Because great craft and an understanding of the mechanisms, architectures, and chemistries involved—a compelling, dramatic premise … tension and conflict … antagonism that causes the conflict … optimal pacing … heroic empathy … a vicarious reading experience … stellar craft in execution—that’s the real work behind the thematic promise.
These should be the things the writer talks about first and becomes most passionate about once the work is underway. Inherent to this understanding is the certainty that the thematic promises—exciting and important as they are—aren’t even in the ballpark until these players are in the shower.
Thematic power is the product of dramatic effectiveness. If your passion is on the wrong end of that sentence, then your story needs a bodyguard, because its life may be in danger.
That last word is a loaded gun pointed at the heart of your manuscript. Your answer exposes you, strips you naked in the light of your story’s commercial and mechanical viability. It tells you what you know, and by its absence, also exposes what you don’t know.
To make your story compelling in execution, you must have a plot.
Passion without plot will drag your manuscript to the bottom of the Priority Mail bin on its way back to you.
A great story is about a problem, not an ideology. The ideology is subtext. It’s about a person, your hero, who has something to win or lose in squaring off with his problem and his issues. An external antagonist (bad guy) who stands in his way. A journey to take as the battle builds, ebbs and flows, and allows the hero to grow into his heroic role and begin to act in a manner that solves the problem.
Your hero doesn’t need to be a soldier in the problem, but the problem needs to contextually bear on whatever conflict-driven path you put him on.
Read any published story, and you’ll find these dynamics present. Read any unpublished story, and they might not be.

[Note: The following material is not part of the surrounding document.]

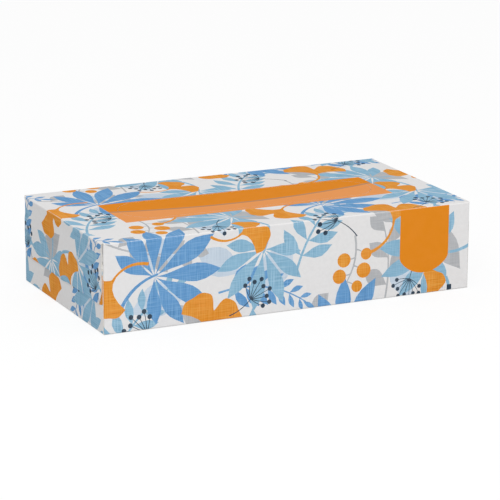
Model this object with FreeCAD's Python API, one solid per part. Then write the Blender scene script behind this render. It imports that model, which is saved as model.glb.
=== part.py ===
# Flat carton of facial tissues, closed and full, as it stands on a shelf.
#
# One blank of folding boxboard is creased into a tube of four panels, top, front,
# bottom and back, which lies along X.  The tube is joined by a glue flap inside the
# back panel.  Each end is shut by flaps folded one over the other and glued: two dust
# flaps, then the bottom flap, then the top flap.  The top panel carries the dotted cut
# line of the long oval that is torn out when the carton is first used.
#
# X runs along the carton, the front panel faces -Y and Z points up.  The origin is at
# the middle of the base.  All sizes are in millimetres.

import FreeCAD, Part
import math
import os

# Driving dimensions of the closed carton
carton_length = 232.0
carton_width = 122.0
carton_height = 52.0

# The board and its creases
board = 0.45
fold_radius = 0.9
seam_clearance = 0.4

# Top flap, the outermost layer at each end
top_flap_drop = 35.4
top_flap_inset = 1.9
top_flap_taper_width = 3.8
top_flap_taper_height = 7.5

# Bottom flap, one board further in
bottom_flap_rise = 47.0
bottom_flap_inset = 1.1
bottom_flap_taper_width = 5.0
bottom_flap_taper_height = 9.0

# Dust flaps, the innermost layer
dust_flap_shoulder = 1.2
dust_flap_taper = 2.0

# Dotted cut line of the tear-out in the top panel
tearout_length = 160.0
tearout_width = 38.0
slit_width = 0.35
slit_depth = 0.4
slit_pitch = 9.0
slit_nick = 1.4

# How far a layer is let into the body behind it, so that the two become one solid
bond_depth = 4.0

# Planes of the layers at an end, measured out from the middle of the carton
top_flap_face = carton_length / 2
bottom_flap_face = top_flap_face - board
dust_flap_face = bottom_flap_face - board
dust_flap_back = dust_flap_face - board
layers_back = dust_flap_back - bond_depth

# The bottom panel is one board narrower than the top, because its glue flap turns up
# inside the back panel
half_width = carton_width / 2
seam_crease = half_width - board
seam_height = fold_radius + seam_clearance


def rounded_wire(corners, place):
    """Closed outline through corners of (u, v, radius), mapped into space by place."""
    count = len(corners)
    points = [FreeCAD.Vector(u, v, 0) for u, v, radius in corners]
    starts = []
    middles = []
    ends = []
    for index in range(count):
        here = points[index]
        to_last = (points[index - 1] - here).normalize()
        to_next = (points[(index + 1) % count] - here).normalize()
        radius = corners[index][2]
        if radius <= 0:
            starts.append(here)
            middles.append(None)
            ends.append(here)
            continue
        half_angle = to_last.getAngle(to_next) / 2
        reach = radius / math.tan(half_angle)
        bisector = (to_last + to_next).normalize()
        starts.append(here + to_last * reach)
        middles.append(here + bisector * (radius / math.sin(half_angle) - radius))
        ends.append(here + to_next * reach)
    edges = []
    for index in range(count):
        start = place(starts[index].x, starts[index].y)
        end = place(ends[index].x, ends[index].y)
        if middles[index] is not None:
            middle = place(middles[index].x, middles[index].y)
            edges.append(Part.Arc(start, middle, end).toShape())
        following = starts[(index + 1) % count]
        edges.append(Part.LineSegment(end, place(following.x, following.y)).toShape())
    return Part.Wire(edges)


def across_end(x):
    """Mapping of (y, z) into the plane at x."""
    return lambda y, z: FreeCAD.Vector(x, y, z)


def along_side(y):
    """Mapping of (x, z) into the plane at y."""
    return lambda x, z: FreeCAD.Vector(x, y, z)


def seen_from_above(z):
    """Mapping of (x, y) into the plane at z."""
    return lambda x, y: FreeCAD.Vector(x, y, z)


def prism(corners, place, sweep):
    """Solid swept from a rounded outline."""
    return Part.Face(rounded_wire(corners, place)).extrude(sweep)


def panel_tube():
    """The four panels, up to the plane where the dust flaps begin.

    The glue flap is part of the bottom panel.  It turns up inside the back panel,
    whose cut edge ends just above the last crease, so the seam is a step one board
    deep along the lower back edge.
    """
    section = [
        (-half_width, 0, fold_radius),
        (-half_width, carton_height, fold_radius),
        (half_width, carton_height, fold_radius),
        (half_width, seam_height, 0),
        (seam_crease, seam_height, 0),
        (seam_crease, 0, fold_radius),
    ]
    sweep = FreeCAD.Vector(2 * dust_flap_back, 0, 0)
    return prism(section, across_end(-dust_flap_back), sweep)


def dust_flaps():
    """The pair at the +X end, folded in from the front and back panels.

    Seen from above, each turns through its crease and meets the other in the middle.
    Its upper and lower edges start a shoulder inside the panel and taper away.
    """
    plan = [
        (layers_back, -half_width, 0),
        (dust_flap_face, -half_width, fold_radius),
        (dust_flap_face, half_width, fold_radius),
        (layers_back, half_width, 0),
    ]
    front_low = dust_flap_shoulder
    back_low = seam_height + dust_flap_shoulder
    high = carton_height - dust_flap_shoulder
    outline = [
        (-half_width, front_low, 0),
        (-half_width, high, 0),
        (0, high - dust_flap_taper, 0),
        (half_width, high, 0),
        (half_width, back_low, 0),
        (0, back_low + dust_flap_taper, 0),
    ]
    folded = prism(plan, seen_from_above(0), FreeCAD.Vector(0, 0, carton_height))
    sweep = FreeCAD.Vector(dust_flap_face - layers_back, 0, 0)
    return folded.common(prism(outline, across_end(layers_back), sweep))


def bottom_flap():
    """The flap at the +X end that turns up from the bottom panel over the dust flaps."""
    side = [
        (layers_back, 0, 0),
        (bottom_flap_face, 0, fold_radius),
        (bottom_flap_face, bottom_flap_rise, 0),
        (dust_flap_back, bottom_flap_rise, 0),
        (dust_flap_back, board, 0),
        (layers_back, board, 0),
    ]
    front = -half_width + bottom_flap_inset
    back = seam_crease - bottom_flap_inset
    taper_foot = bottom_flap_rise - bottom_flap_taper_height
    outline = [
        (front, 0, 0),
        (front, taper_foot, 0),
        (front + bottom_flap_taper_width, bottom_flap_rise, 0),
        (back - bottom_flap_taper_width, bottom_flap_rise, 0),
        (back, taper_foot, 0),
        (back, 0, 0),
    ]
    folded = prism(side, along_side(-half_width), FreeCAD.Vector(0, carton_width, 0))
    sweep = FreeCAD.Vector(bottom_flap_face - layers_back, 0, 0)
    return folded.common(prism(outline, across_end(layers_back), sweep))


def top_flap():
    """The flap at the +X end that turns down from the top panel over everything else.

    Behind its crease the hollow above the bottom flap is closed, as it is by the glue.
    """
    free_edge = carton_height - top_flap_drop
    closed_above = bottom_flap_rise - bottom_flap_taper_height
    side = [
        (layers_back, carton_height, 0),
        (top_flap_face, carton_height, fold_radius),
        (top_flap_face, free_edge, 0),
        (bottom_flap_face, free_edge, 0),
        (bottom_flap_face, closed_above, 0),
        (dust_flap_back, closed_above, 0),
        (dust_flap_back, carton_height - board, 0),
        (layers_back, carton_height - board, 0),
    ]
    half_flap = half_width - top_flap_inset
    taper_head = free_edge + top_flap_taper_height
    outline = [
        (-half_flap, carton_height, 0),
        (-half_flap, taper_head, 0),
        (-half_flap + top_flap_taper_width, free_edge, 0),
        (half_flap - top_flap_taper_width, free_edge, 0),
        (half_flap, taper_head, 0),
        (half_flap, carton_height, 0),
    ]
    folded = prism(side, along_side(-half_width), FreeCAD.Vector(0, carton_width, 0))
    sweep = FreeCAD.Vector(top_flap_face - layers_back, 0, 0)
    return folded.common(prism(outline, across_end(layers_back), sweep))


def end_closure():
    """The three glued layers at the +X end."""
    return [dust_flaps(), bottom_flap(), top_flap()]


def oval(length, width, depth):
    """Long oval prism with round ends, sunk to a depth below the top panel's face."""
    straight = (length - width) / 2
    side = width / 2
    place = seen_from_above(carton_height - depth)
    front = Part.LineSegment(place(-straight, -side), place(straight, -side))
    right = Part.Arc(place(straight, -side), place(length / 2, 0), place(straight, side))
    back = Part.LineSegment(place(straight, side), place(-straight, side))
    left = Part.Arc(place(-straight, side), place(-length / 2, 0), place(-straight, -side))
    outline = Part.Wire([edge.toShape() for edge in (front, right, back, left)])
    return Part.Face(outline).extrude(FreeCAD.Vector(0, 0, depth))


def tearout_line():
    """The slits of the tear-out: one groove round the oval, broken by uncut nicks."""
    groove = oval(tearout_length, tearout_width, slit_depth).cut(
        oval(tearout_length - 2 * slit_width, tearout_width - 2 * slit_width, slit_depth)
    )
    end_radius = tearout_width / 2 - slit_width / 2
    straight = tearout_length - tearout_width
    path_length = 2 * straight + 2 * math.pi * end_radius
    count = round(path_length / slit_pitch)
    nicks = []
    for index in range(count):
        distance = (index + 0.5) * path_length / count
        nicks.append(nick_block(distance, straight, end_radius))
    return groove.cut(Part.makeCompound(nicks))


def nick_block(distance, straight, end_radius):
    """Block over one nick, at a distance along the middle of the groove."""
    half_turn = math.pi * end_radius
    if distance < straight:
        x = distance - straight / 2
        y = -end_radius
        heading = 0.0
    elif distance < straight + half_turn:
        heading = (distance - straight) / end_radius
        x = straight / 2 + end_radius * math.sin(heading)
        y = -end_radius * math.cos(heading)
    elif distance < 2 * straight + half_turn:
        x = straight / 2 - (distance - straight - half_turn)
        y = end_radius
        heading = math.pi
    else:
        heading = math.pi + (distance - 2 * straight - half_turn) / end_radius
        x = -straight / 2 + end_radius * math.sin(heading)
        y = -end_radius * math.cos(heading)
    breadth = 4 * slit_width
    block = Part.makeBox(slit_nick, breadth, 3 * slit_depth)
    block.translate(FreeCAD.Vector(-slit_nick / 2, -breadth / 2, -1.5 * slit_depth))
    block.rotate(FreeCAD.Vector(0, 0, 0), FreeCAD.Vector(0, 0, 1), math.degrees(heading))
    block.translate(FreeCAD.Vector(x, y, carton_height - slit_depth / 2))
    return block


def carton():
    """The whole closed carton with its contents, as one solid."""
    middle = FreeCAD.Vector(0, 0, 0)
    along = FreeCAD.Vector(1, 0, 0)
    layers = end_closure()
    far_layers = [layer.mirror(middle, along) for layer in layers]
    body = panel_tube().multiFuse(layers + far_layers)
    return body.cut(tearout_line()).removeSplitter()


os.makedirs("parts", exist_ok=True)
shape = carton()
print("solids", len(shape.Solids), "volume", round(shape.Volume), "box", shape.BoundBox)
shape.exportStep("parts/carton.step")
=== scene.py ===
"""A closed carton of facial tissues, folded from one printed blank of board.

The blank is drawn flat, in millimetres: U runs along the carton and V round it.  Its
print is cut into the sheet as fields of ink, and the sheet is then folded round its
creases into the panels and the glued flaps of the closed carton.
"""

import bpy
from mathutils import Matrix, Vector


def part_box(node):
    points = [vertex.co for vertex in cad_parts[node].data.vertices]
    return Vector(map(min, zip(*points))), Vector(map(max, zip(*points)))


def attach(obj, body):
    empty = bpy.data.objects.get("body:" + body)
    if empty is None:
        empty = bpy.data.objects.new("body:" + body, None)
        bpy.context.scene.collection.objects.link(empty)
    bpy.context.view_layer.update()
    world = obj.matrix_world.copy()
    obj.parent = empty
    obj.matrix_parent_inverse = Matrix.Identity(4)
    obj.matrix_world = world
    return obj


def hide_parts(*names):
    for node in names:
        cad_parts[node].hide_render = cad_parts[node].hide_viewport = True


bl_info = {
    "name": "Printed Tissue Carton",
    "version": (1, 0, 0),
    "blender": (4, 5, 0),
    "location": "3D View > Sidebar > Carton",
    "description": "Folds a printed blank of board into a closed carton of tissues",
    "category": "Add Mesh",
}

import cmath
import math
from dataclasses import dataclass

import bpy
from bpy.props import FloatProperty, FloatVectorProperty, PointerProperty
from mathutils import Matrix, Vector, noise
from mathutils.geometry import delaunay_2d_cdt

MM = 0.001
PIECE = "printed_carton"
NODE = "carton"
BODY = "root"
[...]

Too many writers don’t even consider this when approaching a story about pain and injustice and healing and finding love again. All of those targets are themes, and when they work, they are the product—the outcome—of a story well told.
A story with a plot.
I read a lot of unpublished work in my role as a story coach. And this problem tops the list: stories that focus on the wrong things. These stories focus on theme over conflict. The authors are writing passionately about issues. World peace. Finding love. Finding one’s true self in a cold, cruel world. Resolving family stuff. Forgiveness.

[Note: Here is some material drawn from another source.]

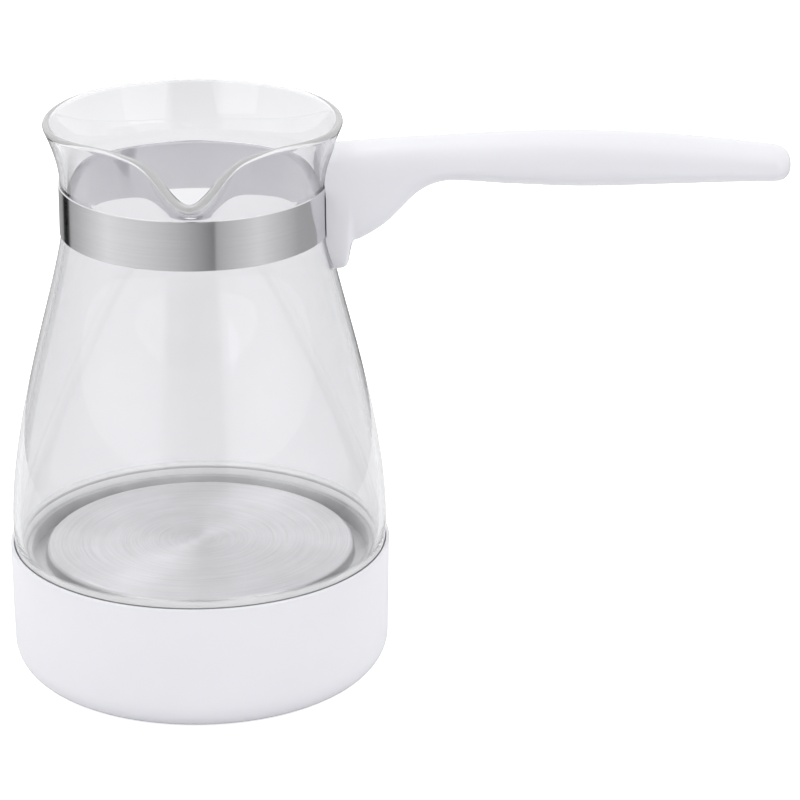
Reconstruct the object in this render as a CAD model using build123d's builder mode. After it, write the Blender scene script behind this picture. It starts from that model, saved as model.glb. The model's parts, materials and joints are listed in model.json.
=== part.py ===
"""Electric coffee pot with a glass jug, a heated base and a one-piece side handle.

The origin is the centre of the ring that the pot rests on. +Z is up, the handle points
along +X and the pouring lip along -Y. All sizes are in millimetres.
"""

import os
from build123d import *
from math import asin, atan2, copysign, cos, degrees, exp, hypot, pi, radians, sin

os.makedirs("parts", exist_ok=True)

# ------------------------------------------------------------------ driving sizes
# Clearances
slip_gap = 0.3           # between pieces that are only set into each other
close_gap = 0.1          # between pieces that seat on each other
screw_gap = 0.15         # round a screw shank

# Glass jug
rim_height = 165.0       # rim above the table
neck_radius = 37.7       # outside of the neck, over the band
rim_flare = 5.1          # how far the rim stands out of the neck
belly_swell = 0.7        # how far the widest place stands out of the foot
belly_rise = 7.2         # widest place above the base
shoulder_lap = 1.4       # the bell runs into the neck this far above the band's lower edge
flare_gap = 0.5          # the neck begins to flare this far above the band
bell_wall = 2.0
neck_wall = 1.9
heel_wall = 2.8          # thicker glass at the foot
foot_gap = 0.6           # round the foot, in the base
neck_step = 2.06         # even spacing of the neck's sections
rim_rounding = 0.6
lip_pull = 12.6          # how far the pouring lip stands out of the flare
lip_drop = 9.6           # how far the lip dips under the rim
lip_half_width = 18.5    # from the middle of the lip to the level rim
lip_half_angle = 10.5    # degrees
lip_rise = 7.2           # height of the sloping floor of the lip
pinch_depth = 3.2        # how far the rim is pressed in beside the lip
pinch_angle = 36.0
pinch_spread = 14.0

# Band round the neck
band_thickness = 0.5
band_seat = 0.2          # depth of the shallow seat in the glass
band_gap = 0.1           # between the glass and the band
band_height = 14.4
band_drop = 18.0         # upper edge of the band under the rim
ear_gap = 4.0            # between the two turned-out ends
ear_reach = 7.0          # how far the ends stand out of the band
ear_height = 7.0
tab_length = 8.0         # lapped tabs that the handle screw goes through
screw_offset = 10.0      # handle screw, from the outside of the band

# Handle
handle_reach = 167.9     # tip, from the jug's axis
handle_dome = 4.7        # depth of the rounded tip
handle_rise = 5.0        # axis of the handle above the band
tip_half_height = 5.0
tip_half_width = 7.3
root_half_width = 8.6
grip_half_width = 9.9
grip_half_height = 7.7
notch_reach = 6.2        # inner corner of the root, from the band
crook_length = 29.0      # from the corner to the waist of the grip
crook_rise = 17.4        # from the corner up to the waist
tongue_drop = 8.6        # tongue below the root, against the glass
grip_fullness = 2.4      # 2 is an ellipse, more is squarer
root_fullness = 3.2
station_step = 4.5       # even spacing of the handle's sections
handle_screw_radius = 2.0
handle_screw_length = 18.0

# Base
base_height = 38.8
base_radius = 55.0
base_draft = 0.4         # narrower at the foot by this much
base_lip = 1.0           # width of the upper edge round the glass
base_wall = 2.4
base_rounding = 9.6
ledge_width = 3.9        # ledge that carries the plate's flange
ledge_thickness = 2.4
foot_width = 3.4         # width of the flat ring that rests on the table
recess_depth = 3.0       # the cover lies this far above the table
recess_step = 0.6        # ledge that the cover lies under
cover_thickness = 2.0
boss_inset = 5.2         # cover screws, from the edge of the recess
boss_radius = 3.4
boss_height = 18.0
boss_angles = (60, 180, 300)
cover_screw_radius = 1.5
cover_screw_length = 11.0
cover_head_height = 1.2
collar_wall = 1.6        # collar of the cover round the socket
collar_height = 3.0

# Heating plate
plate_drop = 1.2         # top of the plateau under the edge of the base
trough_width = 4.2       # between the seal and the plateau
plate_sheet = 0.6
plate_step = 4.6         # height of the plateau over the trough round it
seal_thickness = 1.6
seal_lip = 3.0           # height of the seal's inner lip above its seat
diffuser_thickness = 3.0
diffuser_gap = 0.6       # from the diffuser's rim to the side of the plateau

# Element
element_radius = 3.2
element_flat = 0.3       # flattened where it is brazed to the diffuser
element_bend = 5.0
element_leg = 1.1
cold_pin_radius = 1.1
cold_pin_length = 6.0

# Clamp ring and its studs
stud_inset = 3.4         # from the diffuser's rim
stud_radius = 1.9
stud_angles = (0, 120, 240)
stud_length = 9.4
clamp_thickness = 1.2
clamp_margin = 0.8       # between the studs and the ring's inner edge
nut_across = 7.0
nut_height = 2.8

# Thermal control
head_radius = 25.0       # upper disc of the moulding
head_thickness = 6.6
head_gap = 0.3           # between the moulding and the diffuser
floor_radius = 24.0
floor_height = 14.5
floor_thickness = 3.5
web_half_width = 6.0
web_half_length = 12.5
circuit_offset = 12.0    # the two circuits lie this far each side of the middle
disc_radius = 9.4
disc_sheet = 0.3
disc_dish = 0.5
pin_radius = 1.2
pin_guide_gap = 0.05
arm_width = 6.0
arm_sheet = 0.4
arm_root = 17.0          # hinge line, from the middle
arm_contact = 8.0        # contact, from the middle, on the other side
arm_tip = 11.0
contact_radius = 2.0
moving_contact_height = 0.7
fixed_contact_height = 1.0
strip_sheet = 0.8
strip_width = 6.0
terminal_post = 3.0
control_screw_circle = 21.0
control_screw_radius = 1.5

# Round socket on the underside
socket_depth = 11.0
skirt_low = 3.0          # lower end of the socket, above the table
skirt_inner = 16.4
skirt_outer = 18.4
live_pin_radius = 3.0
neutral_inner = 8.6
neutral_outer = 9.4
earth_inner = 14.6
earth_outer = 15.4
contact_inset = 1.5      # the metal rings start this far inside the socket
ring_tab = 4.0           # width of the tab that leads from a ring through the moulding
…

I read outlines intended to convey the idea and concept of the story, and I have to ask, “Nice theme, but where’s the story? Where’s the concept?” A theme is not a concept—it’s subtext—even if it may lead to a concept at some point. The flip side of this is also true: A theme is never really a concept; it’s an intention, a goal for an outcome.
Paragraphs then ensue describing the politics of the day or the backstory of the hero and the dysfunctional family. The author describes how the character feels, and, in a misguided attempt to resolve the story, about how the problem (if there is one) is resolved when the hero one day wakes up and realizes something.
As if the juice of the story resides there. It doesn’t. It resides in the power of the conflict you bring to it, and in the hero’s actions to make things right.
Still no story. The writer is practically weeping onto the page. Her pet issue, once illuminated, will be her cathartic salvation, and she puts all of her pain and rage and passion into it. She writes about it, often because it’s her own story.
There’s still no story, I tell her. No hero’s problem. No external antagonist. No overriding goal to reach, just a litany of internal issues holding her back, told episodically. Nobody and nothing to root for.
She sometimes doesn’t see what I mean, until I tell her this:
A story is about a character, a hero … not a theme. Theme only emerges from the vicarious emotional participation on the part of a reader who empathizes with (and roots for) a hero who faces a problem, a challenge, or a need that launches him down a path of reaction to a new quest. The hero, under pressure from the antagonist and a ticking clock, then proactively manages the new quest toward a desired end.
Variations on this model abound. There’s no need to reinvent it.
That’s a story. Hero, problem, antagonist, respond, change, attack, regroup, grow, do something heroic, solve the problem.
The word theme isn’t in there. It doesn’t mean anything … until it does.
That’s it in a nutshell. The sequence and sum of what they do is the story. It’s not what they see or feel but what they do in response to pressure and stakes and need.
What the story “means” is subtext, not the narrative point guard. Subtext is good because it informs what actually does happen, but it’s not the driving force. Character decision and action are the driving forces. Themes—the messages and focuses you are so passionate about—are outcomes of your narrative efforts, like fruit from a planting.
Bad dirt, no water, no sun, no care or craft … no fruit. And here you are, having promised everyone a lovely fruit salad.
Once you realize that the power of your intended thematic outcome is in your hands, you must comprehend the limits and the upside of what this means.
This isn’t true only for stories with bombs and criminals and murders. This applies to any story. Because they all require conflict, they all require a plot that arises from it. These two requisite elements—character action and related conflict—define the path toward strong thematic resonance.
Characters are the catalytic moving parts of the plot.
Emotions are the currency of everyone’s involvement in the plot.
Stakes are the consequences of the actions of the characters in context to that involvement.
A good story coach won’t care much about your theme, or the issues. These elements are either there or they aren’t, depending on how well the story physics pan out.
We’re looking for story, in all its phases, contexts, forms, and functions. A doctor doesn’t care about your upcoming promotion … she just cares that you’ll be upright and breathing when the day arrives.